### [Given information]
>> Start

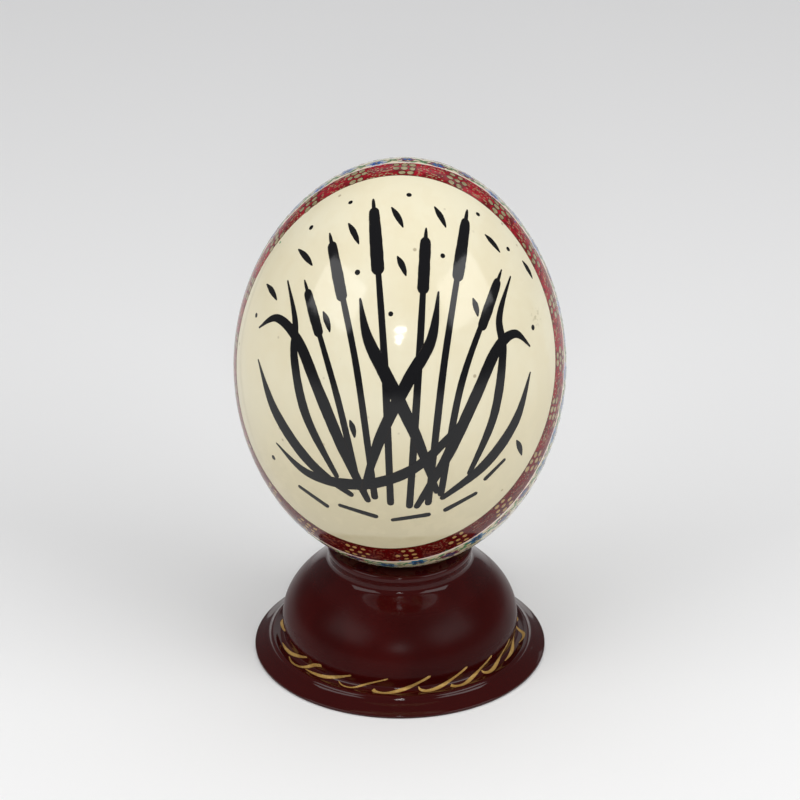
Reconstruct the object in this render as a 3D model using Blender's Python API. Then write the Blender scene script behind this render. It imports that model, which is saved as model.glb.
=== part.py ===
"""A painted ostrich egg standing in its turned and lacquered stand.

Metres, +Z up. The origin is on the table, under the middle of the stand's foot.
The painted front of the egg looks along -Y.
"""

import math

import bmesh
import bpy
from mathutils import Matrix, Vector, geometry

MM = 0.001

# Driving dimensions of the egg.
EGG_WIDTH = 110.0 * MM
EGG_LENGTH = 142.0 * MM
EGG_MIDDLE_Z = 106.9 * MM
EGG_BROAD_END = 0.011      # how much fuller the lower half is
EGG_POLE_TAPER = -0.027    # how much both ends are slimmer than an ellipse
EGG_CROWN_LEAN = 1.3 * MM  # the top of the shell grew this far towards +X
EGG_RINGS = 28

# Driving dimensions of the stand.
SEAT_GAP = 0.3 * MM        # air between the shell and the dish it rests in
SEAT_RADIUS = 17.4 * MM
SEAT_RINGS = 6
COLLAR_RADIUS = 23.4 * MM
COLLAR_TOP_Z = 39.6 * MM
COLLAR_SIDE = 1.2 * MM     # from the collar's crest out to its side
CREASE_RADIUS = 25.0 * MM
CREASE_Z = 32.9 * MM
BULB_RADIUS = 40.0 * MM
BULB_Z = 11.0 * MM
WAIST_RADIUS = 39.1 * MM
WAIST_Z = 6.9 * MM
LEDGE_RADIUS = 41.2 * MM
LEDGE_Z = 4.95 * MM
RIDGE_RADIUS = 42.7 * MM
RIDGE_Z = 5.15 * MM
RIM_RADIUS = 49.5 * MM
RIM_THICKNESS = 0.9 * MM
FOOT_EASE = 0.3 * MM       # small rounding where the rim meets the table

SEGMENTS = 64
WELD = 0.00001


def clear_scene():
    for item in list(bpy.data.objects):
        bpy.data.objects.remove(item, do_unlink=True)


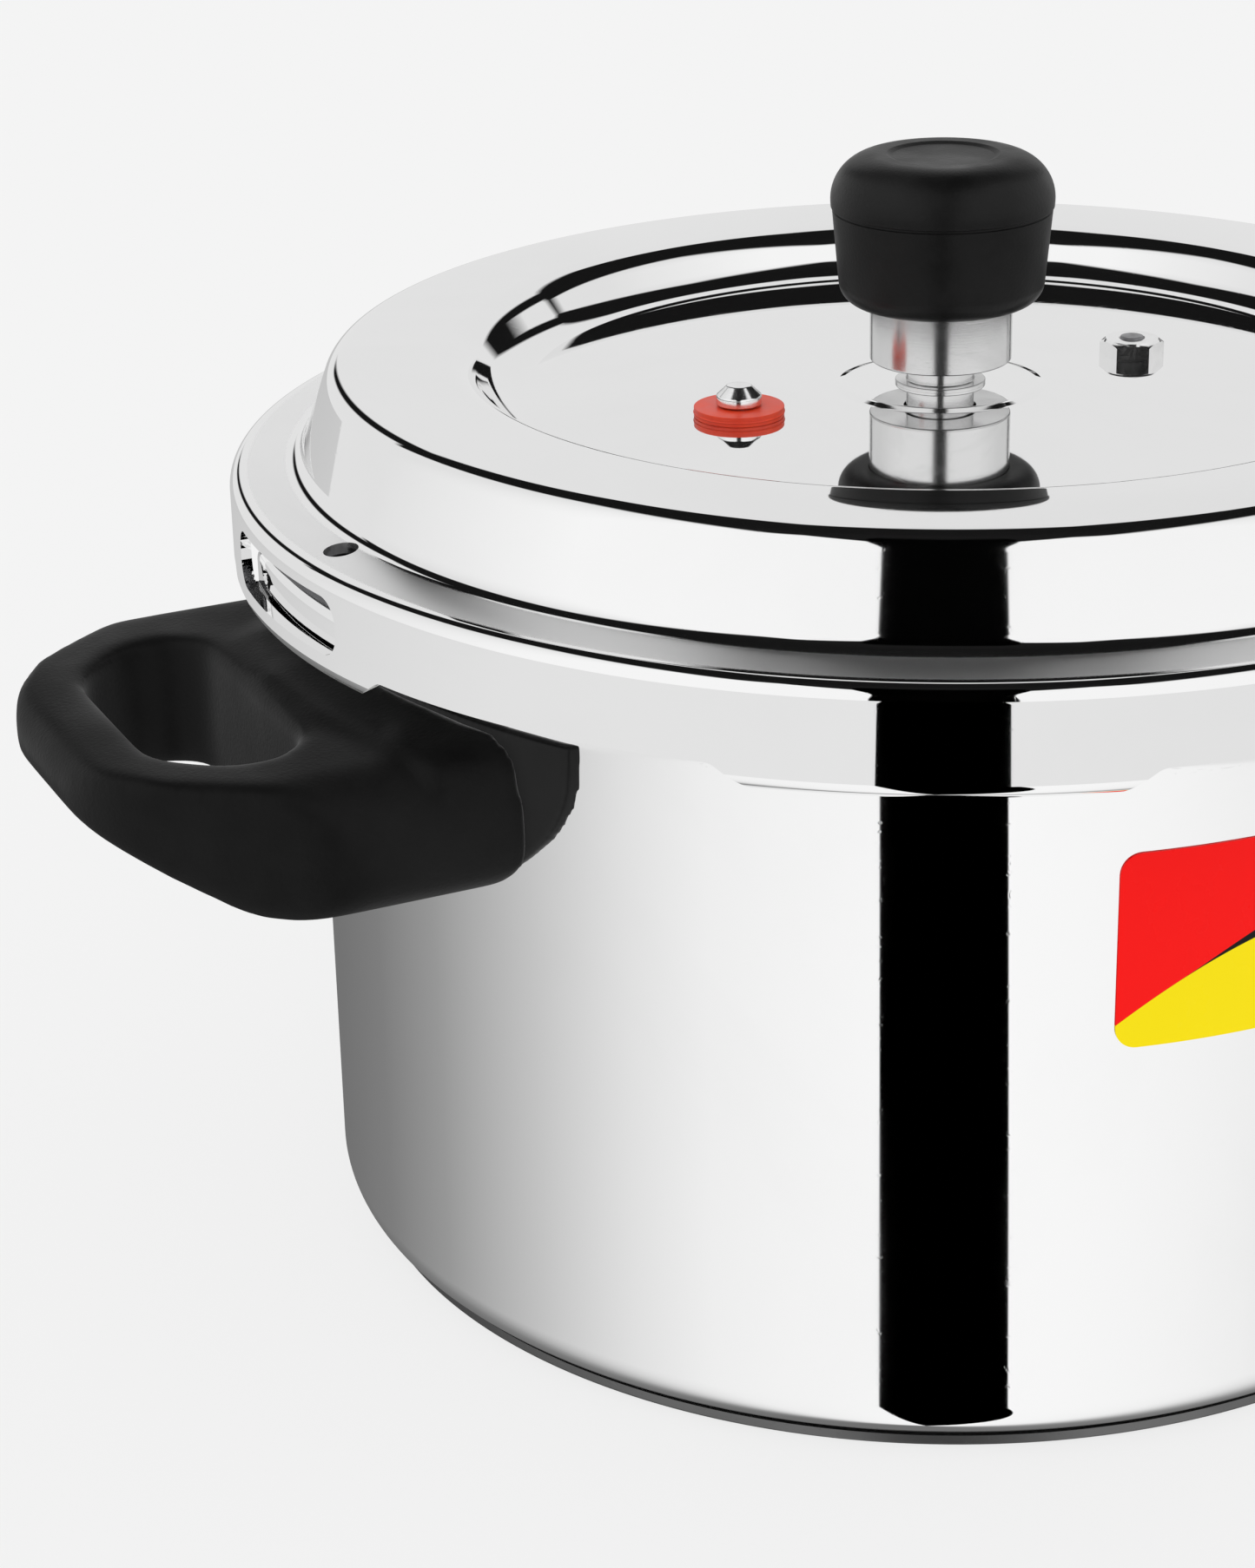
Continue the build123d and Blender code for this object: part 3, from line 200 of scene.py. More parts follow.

>> End

### [Your objective]
From the records above, extract each line exactly as shown.

### [Expected answer]
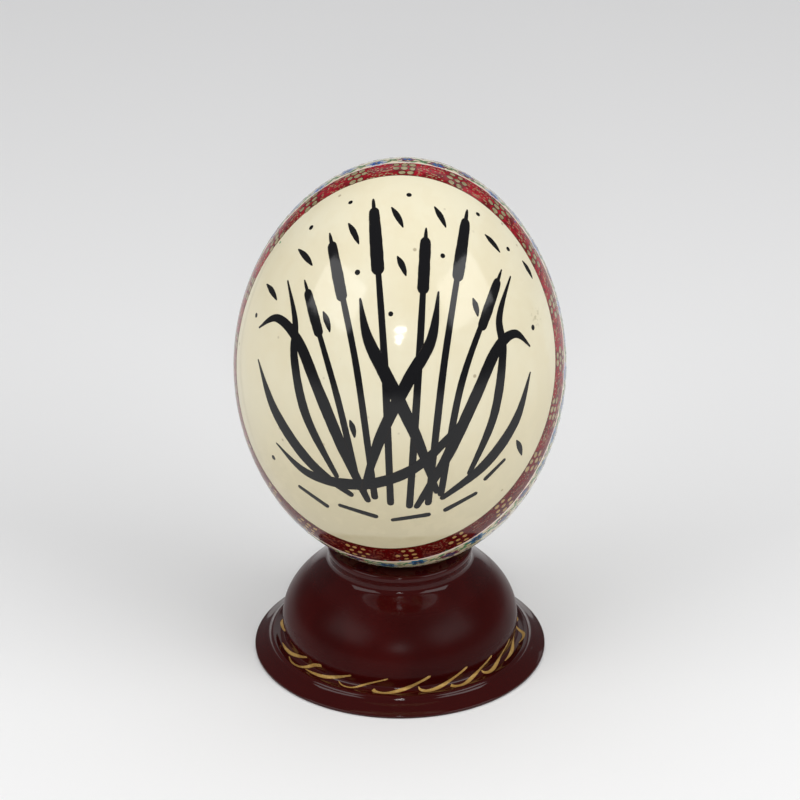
Reconstruct the object in this render as a 3D model using Blender's Python API. Then write the Blender scene script behind this render. It imports that model, which is saved as model.glb.
=== part.py ===
"""A painted ostrich egg standing in its turned and lacquered stand.

Metres, +Z up. The origin is on the table, under the middle of the stand's foot.
The painted front of the egg looks along -Y.
"""

import math

import bmesh
import bpy
from mathutils import Matrix, Vector, geometry

MM = 0.001

# Driving dimensions of the egg.
EGG_WIDTH = 110.0 * MM
EGG_LENGTH = 142.0 * MM
EGG_MIDDLE_Z = 106.9 * MM
EGG_BROAD_END = 0.011      # how much fuller the lower half is
EGG_POLE_TAPER = -0.027    # how much both ends are slimmer than an ellipse
EGG_CROWN_LEAN = 1.3 * MM  # the top of the shell grew this far towards +X
EGG_RINGS = 28

# Driving dimensions of the stand.
SEAT_GAP = 0.3 * MM        # air between the shell and the dish it rests in
SEAT_RADIUS = 17.4 * MM
SEAT_RINGS = 6
COLLAR_RADIUS = 23.4 * MM
COLLAR_TOP_Z = 39.6 * MM
COLLAR_SIDE = 1.2 * MM     # from the collar's crest out to its side
CREASE_RADIUS = 25.0 * MM
CREASE_Z = 32.9 * MM
BULB_RADIUS = 40.0 * MM
BULB_Z = 11.0 * MM
WAIST_RADIUS = 39.1 * MM
WAIST_Z = 6.9 * MM
LEDGE_RADIUS = 41.2 * MM
LEDGE_Z = 4.95 * MM
RIDGE_RADIUS = 42.7 * MM
RIDGE_Z = 5.15 * MM
RIM_RADIUS = 49.5 * MM
RIM_THICKNESS = 0.9 * MM
FOOT_EASE = 0.3 * MM       # small rounding where the rim meets the table

SEGMENTS = 64
WELD = 0.00001


def clear_scene():
    for item in list(bpy.data.objects):
        bpy.data.objects.remove(item, do_unlink=True)


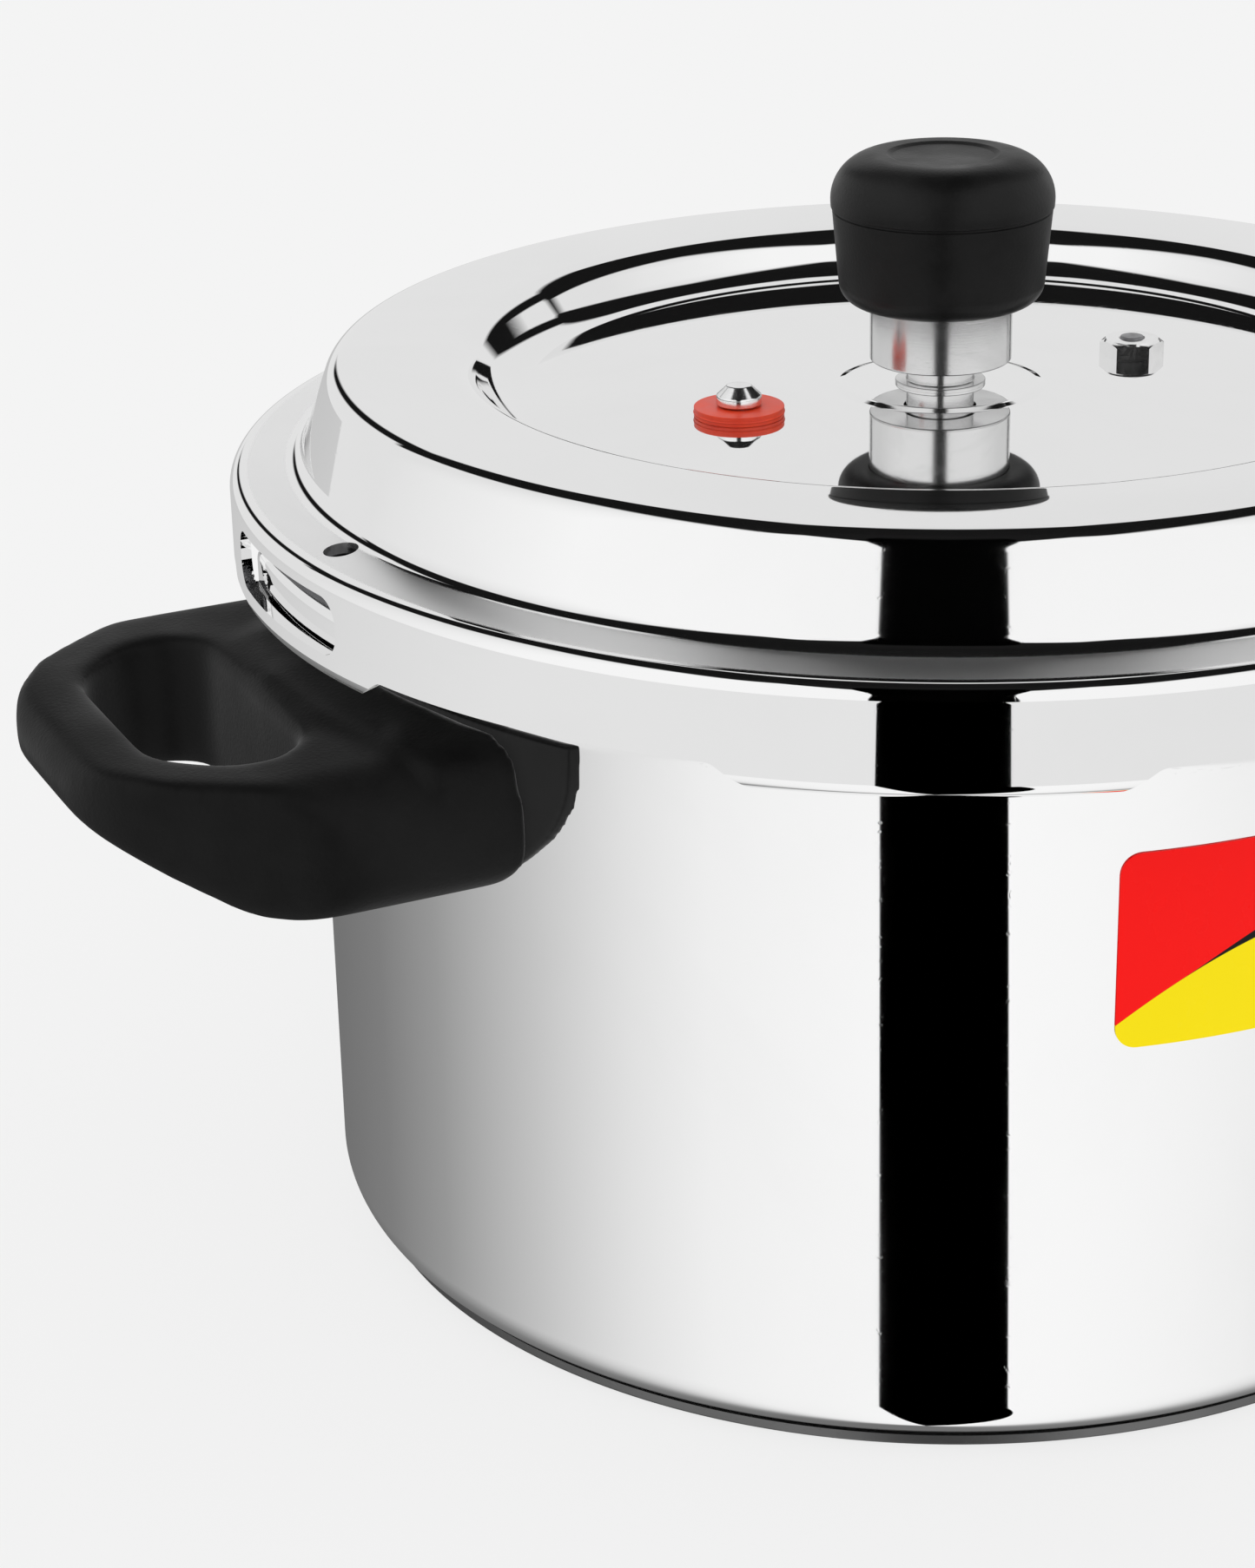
Continue the build123d and Blender code for this object: part 3, from line 200 of scene.py. More parts follow.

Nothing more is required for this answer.